Friday, June 19, 2009

Evidently California lawmakers really hate my small business.

California lawmakers, having so far failed to either smother my small business to death with paperwork or bleed it to death with taxes, are apparently looking for new options.

My small business badly needs clerical, bookkeeping and other help, but can't afford the money or paperwork overhead of hiring. I do everything myself because I can't afford to get help within the hiring rules.

The only hope I see of a company as small as mine hiring help which can produce more than their pay + taxes + insurance + paperwork overhead costs is to find competent, inexpensive independent contractors. Now, according to the California Chamber of Commerce, the State (technically, the Democratic majority) proposes to take that hope away.
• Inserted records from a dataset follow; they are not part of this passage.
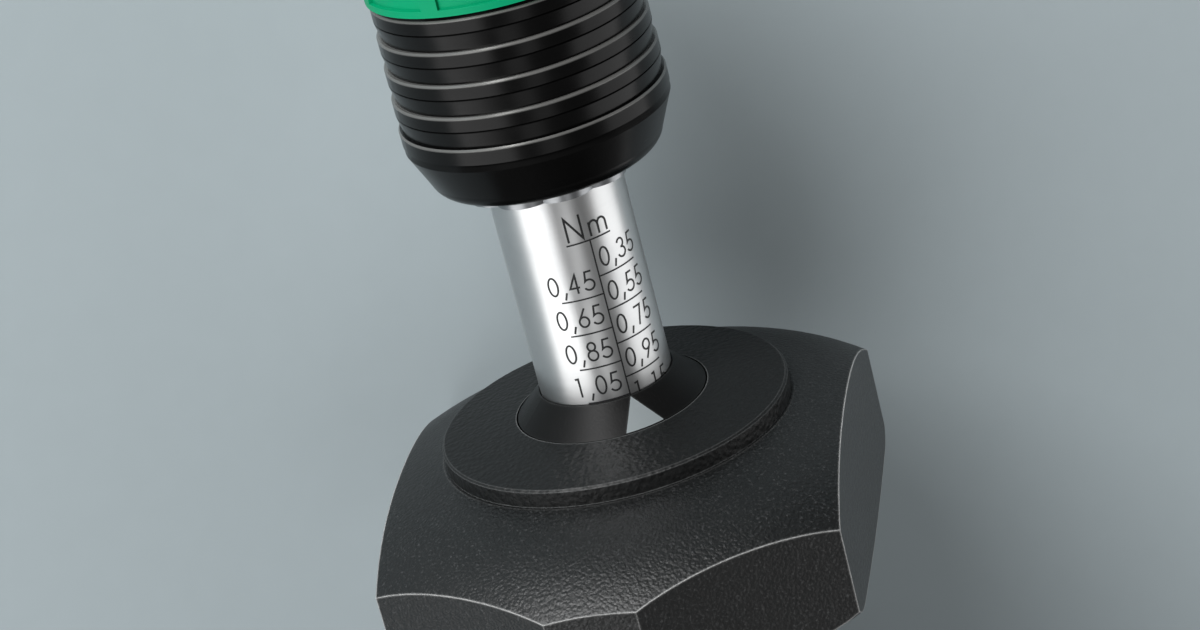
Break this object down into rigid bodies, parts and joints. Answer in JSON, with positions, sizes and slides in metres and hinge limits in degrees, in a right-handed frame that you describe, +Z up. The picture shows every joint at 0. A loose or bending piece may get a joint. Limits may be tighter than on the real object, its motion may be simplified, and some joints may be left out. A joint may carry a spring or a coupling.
{
  "type": "torque screwdriver",
  "caption": "Adjustable torque screwdriver with a scale sleeve read at a triangle, a slipping clutch in the handle and a quick-release bit chuck.",
  "frame": {"origin": "on the ground plane under the middle of the tool as it lies on its side", "axes": "+X along the tool from the handle to the tip, +Z up, the tool's axis level"},
  "size_m": [0.155, 0.0408, 0.039],
  "materials": {
    "handle_plastic": "fine spark-eroded grain",
    "grip_rubber": "soft, smooth",
    "disc_plastic": "coarse leather-like grain",
    "ring_plastic": "fine grain",
    "pointer_print": "flat print",
    "scale_metal": "satin anodised, silver white",
    "grey_metal": "satin",
    "sleeve_metal": "black anodised, bright at the edges",
    "green_plastic": "semi-gloss emerald green",
    "holder_steel": "polished",
    "steel": "ground",
    "spring_steel": "drawn wire",
    "bronze": "plain",
    "magnet_metal": "nickel plated",
    "seal_rubber": "plain"
  },
  "bodies": {
    "handle": {"handle_body": "handle_plastic", "grip_pad_1": "grip_rubber", "grip_pad_2": "grip_rubber", "grip_pad_3": "grip_rubber", "grip_pad_4": "grip_rubber", "front_disc": "disc_plastic", "end_cap": "handle_plastic", "pointer_ring": "ring_plastic", "pointer_mark": "pointer_print", "thread_bush": "bronze", "drag_ring": "seal_rubber", "front_spring_seat": "steel", "main_spring": "spring_steel"},
    "clutch_driver": {"driver_cam": "steel", "clutch_balls": "steel", "rear_spring_seat": "steel"},
    "scale_sleeve": {"scale_tube": "scale_metal", "tube_bush_front": "bronze", "tube_bush_rear": "bronze", "adjusting_collar": "grey_metal", "thrust_washer": "bronze"},
    "shaft": {"drive_shaft": "steel", "driven_cam": "steel", "cam_pin": "steel", "shaft_clip": "spring_steel", "bit_holder": "holder_steel", "bit_magnet": "magnet_metal", "locking_ball": "steel", "holder_pin": "steel", "holder_washer": "steel", "stop_washer": "steel", "snap_ring": "spring_steel", "chuck_spring": "spring_steel"},
    "spring_ring": {"slide_ring": "steel"},
    "chuck_sleeve": {"ribbed_sleeve": "sleeve_metal", "colour_ring": "green_plastic"}
  },
  "joints": [
    {"name": "torque_travel", "type": "slide", "parent": "handle", "child": "clutch_driver", "axis": [1, 0, 0], "range_m": [-0.00937, 0.00187], "deforming": ["main_spring"]},
    {"name": "scale_turn", "type": "hinge", "parent": "clutch_driver", "child": "scale_sleeve", "pos_m": [0.03, 0, 0.01948], "axis": [1, 0, 0], "range_deg": [-2700, 540]},
    {"name": "shaft_spin", "type": "hinge", "parent": "clutch_driver", "child": "shaft", "pos_m": [0.03, 0, 0.01948], "axis": [1, 0, 0], "continuous": true},
    {"name": "sleeve_slide", "type": "slide", "parent": "shaft", "child": "spring_ring", "axis": [1, 0, 0], "range_m": [0, 0.0025], "stiffness_N_per_m": 600, "springref_m": -0.003, "deforming": ["chuck_spring"]},
    {"name": "sleeve_spin", "type": "hinge", "parent": "spring_ring", "child": "chuck_sleeve", "pos_m": [0.057, 0, 0.01948], "axis": [1, 0, 0], "continuous": true}
  ],
  "couplings": [
    {"joint": "scale_turn", "follows": "torque_travel", "rad_per_m": 5026.5}
  ]
}
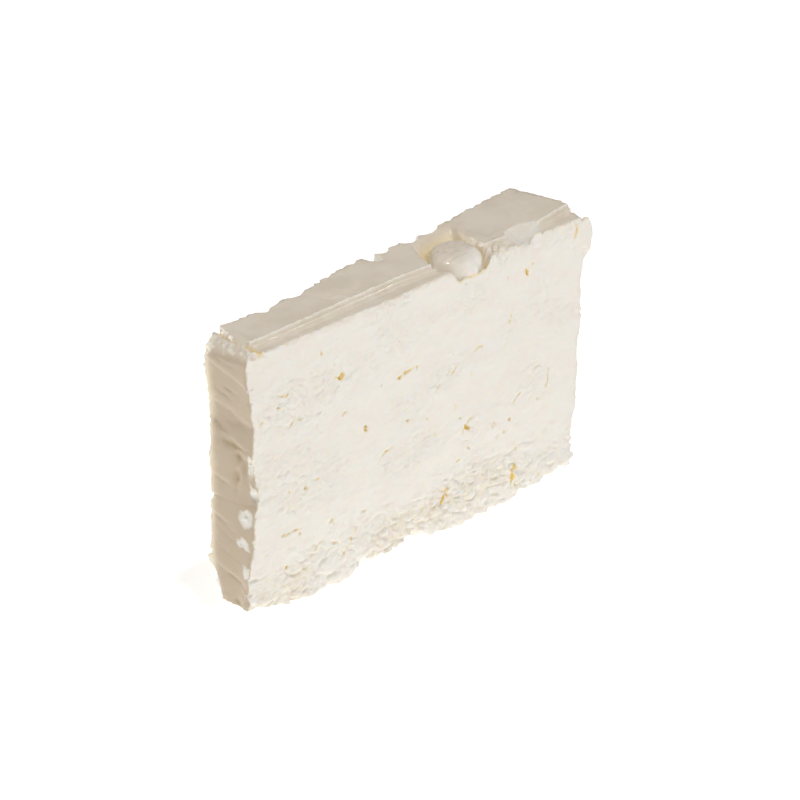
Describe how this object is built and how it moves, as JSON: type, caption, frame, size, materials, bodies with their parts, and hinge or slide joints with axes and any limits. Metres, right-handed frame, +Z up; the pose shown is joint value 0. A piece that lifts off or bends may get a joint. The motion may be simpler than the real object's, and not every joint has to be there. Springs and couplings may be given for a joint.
{
  "type": "feta cheese slice",
  "caption": "Slice of brined white cheese standing on its long edge, with a crumbly cut face, a smooth moist top with a low lip, and a hollow where a lump broke loose.",
  "frame": {"origin": "middle of the bounding box at table height, under the slice", "axes": "+X along the slice towards its thicker end, +Y from the cut front face to the back, +Z up"},
  "size_m": [0.1246, 0.0234, 0.0657],
  "materials": {
    "feta": "matt and crumbly on the cut face, smooth and faintly moist on the top and ends"
  },
  "bodies": {
    "root": {"feta_block": "feta"}
  },
  "joints": []
}
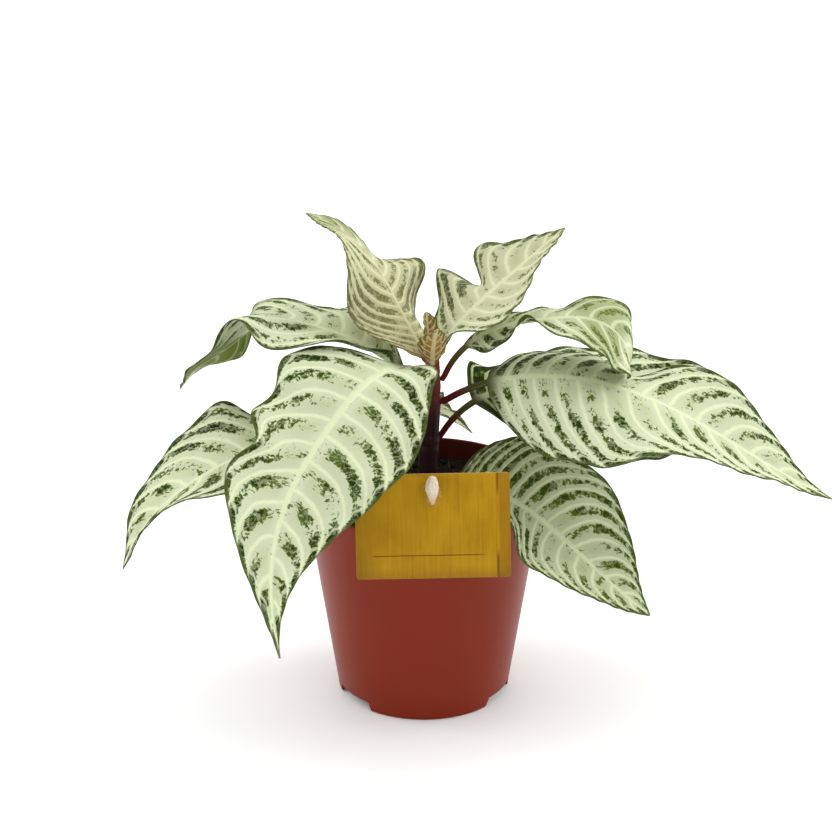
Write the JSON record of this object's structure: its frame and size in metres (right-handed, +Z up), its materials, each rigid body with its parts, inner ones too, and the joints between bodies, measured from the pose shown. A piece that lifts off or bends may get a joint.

All this to avoid "painful" cuts. I have some perspective on that- In 2001, I made about a median income for the Silicon Valley and lived comfortably within that income. My career ended in 2001 during the "dot-com" bust. Since then, I have been chronically under-compensated and as a result have learned to live on about 1/4 of my 2001 income. It was painful in some ways, but not impossible.

While I was reducing my standard of living and telling anyone who would listen that they should do the same since it was obvious that it was only a matter of time until real-estate would do what dot-com had, the State of California was spending practically everything they could lay hands on and crying for more.

I say it's past time for the government to feel some of my pain. Before the Democratic majority proposes to further reduce my standard of living, perhaps to a point where I can no longer survive, it should first reduce the government's standard of living to at least 50% of what it was in 2001. In other words, they should cut half as much as I have.

Squeezing my small businesses for what little I have left can't solve the fiscal crisis. Economizing in Sacramento, where vast amounts of money are wasted daily, can.